A new survey from car share service GoGet has shone the light on an increasing trend that should have car makers worried.

According to the company’s annual member survey, 65 per cent of the more than 5000 respondents sold their car after signing up to the service. GoGet currently has about 140,000 members in Australia.

These figures signal a storm may be on the horizon for car makers as private buyers ditch owning for sharing services.

GoGet car sharing vehicles parked in assigned spot at Surry Hills, Sydney.
GoGet car sharing vehicles parked in assigned spot at Surry Hills, Sydney.

GoGet’s transport planner, Josh Brydges, believes that one “little known rule” in the City of Sydney could be playing a big part in helping residents decide to ditch their cars.

The rule says that any resident in an apartment built after 1996 is ineligible for an on-street parking permit.
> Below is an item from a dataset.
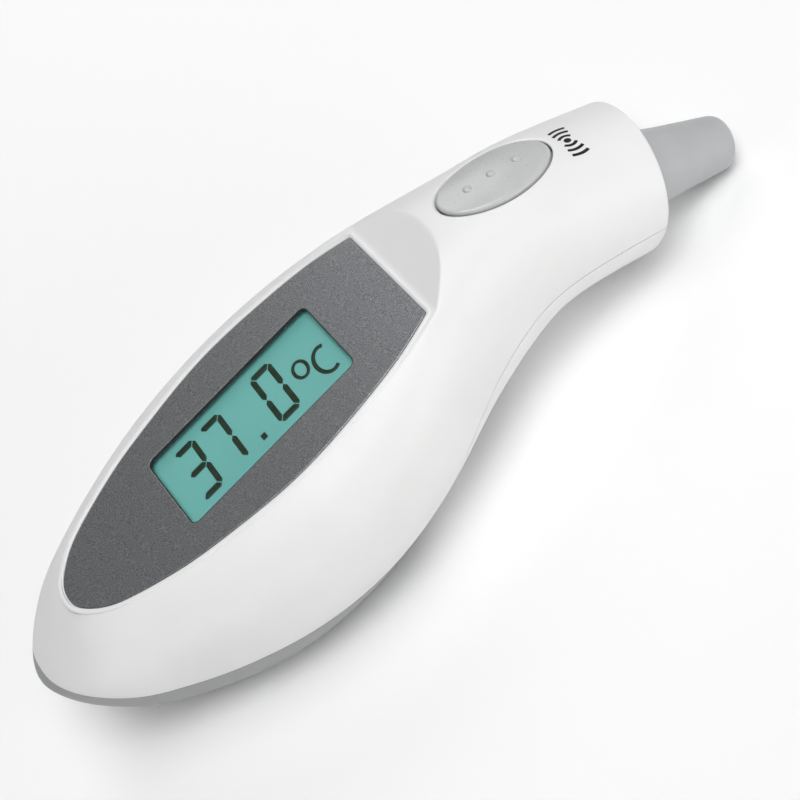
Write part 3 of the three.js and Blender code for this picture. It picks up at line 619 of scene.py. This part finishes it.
def circuit_board():
    made = material("green_circuit_board", (0.03, 0.16, 0.06), 0.35)
    mottle(made, 700, (0.02, 0.12, 0.045), (0.035, 0.18, 0.07), 3)
    roughen(made, 1500, 0.28, 0.4)
    bump(made, 900, 0.00004, 0.3)
    return made


# ---------- casing pieces ----------
RINGS, COLUMNS, SMOOTHING = 330, (30, 34, 16, 16), 5
INNER_COLUMNS = (8, 12, 8, 8)


def outer_casing():
    rings, columns, rounds = RINGS, COLUMNS, SMOOTHING
    pole, grid = casing_grid(0, rings, columns)
    return casing_solid("outer", pole, round_head(smoothed(pole, grid, rounds)))


def inner_casing(name, inset, ring_count, face_drop):
    """The casing's outline moved in by inset, and by face_drop under the display face."""
    return casing_solid(name, *casing_grid(inset, ring_count, INNER_COLUMNS, face_drop, inset))


def surface_of(made):
    """Search tree of an object's surface as it is now."""
    return BVHTree.FromObject(made, bpy.context.evaluated_depsgraph_get())


outer = outer_casing()
crown = surface_of(outer)


def crown_height(x, y):
    """Height of the casing's top surface before anything was cut, in the face frame."""
    start = Vector(to_world([[x, y, ABOVE]])[0])
    hit = crown.ray_cast(start, Vector(-TURN[:, 2]))[0]
    return ABOVE - (hit - start).length / MM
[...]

However, car sharing services get guaranteed on-street parking spots.

“Cities are putting more people into the same area, and not adding much in the way of parking,” says Brydges.

“The offshoot is that people end up selling their car or not buying one, and those in high density areas are typically well-serviced by public transport.”

GoGet claims 40 per cent of residents in the inner-Sydney suburb of Chippendale are members.

Private sales of new cars are down almost 8 per cent so far this year.
Private sales of new cars are down almost 8 per cent so far this year.

Brydges also thinks cost of living pressures are also causing people to reassess car ownership.

“What we’re seeing is that as the cost of living increases despite wage stagnation, they’re preferencing on-demand access over private ownership,” says Brydges.

“Investments of thousands of dollars into an asset, particularly one that depreciates over time like a car does, are becoming increasingly hard to justify.

“It’s estimated owning a car can cost up to $6000 annually between rego, petrol, insurance and other expenses and everyone from singles to families are keen to avoid that cost where they can — let alone paying for a vehicle that depreciates in value the moment it hits the road.”

GoGet claims this isn’t just a concern for low and middle income earners, as more than a third of its members earn more than $100,000.

News.com.au has previously reported on how much you need to drive your own car to make it worth your while. That research showed drivers needed to use their vehicle almost daily to make it more affordable compared to car sharing or ride sharing services.

And this trend could be speeding up the decline in the new car market over the past 12 months. Private new car sales are down about 7.75 per cent through July this year compared to 2018.

GoGet is not the only option for those looking to ditch their own set of wheels.

Car sharing services such as Car Next Door allow users to rent private vehicles from neighbours for short or long term use. According to Car Next Door, the average user makes about $7000 a year renting out their car.

The more recent arrivals among car services, such as Carly and Carbar, enable users to drive a range of vehicles for a monthly fee.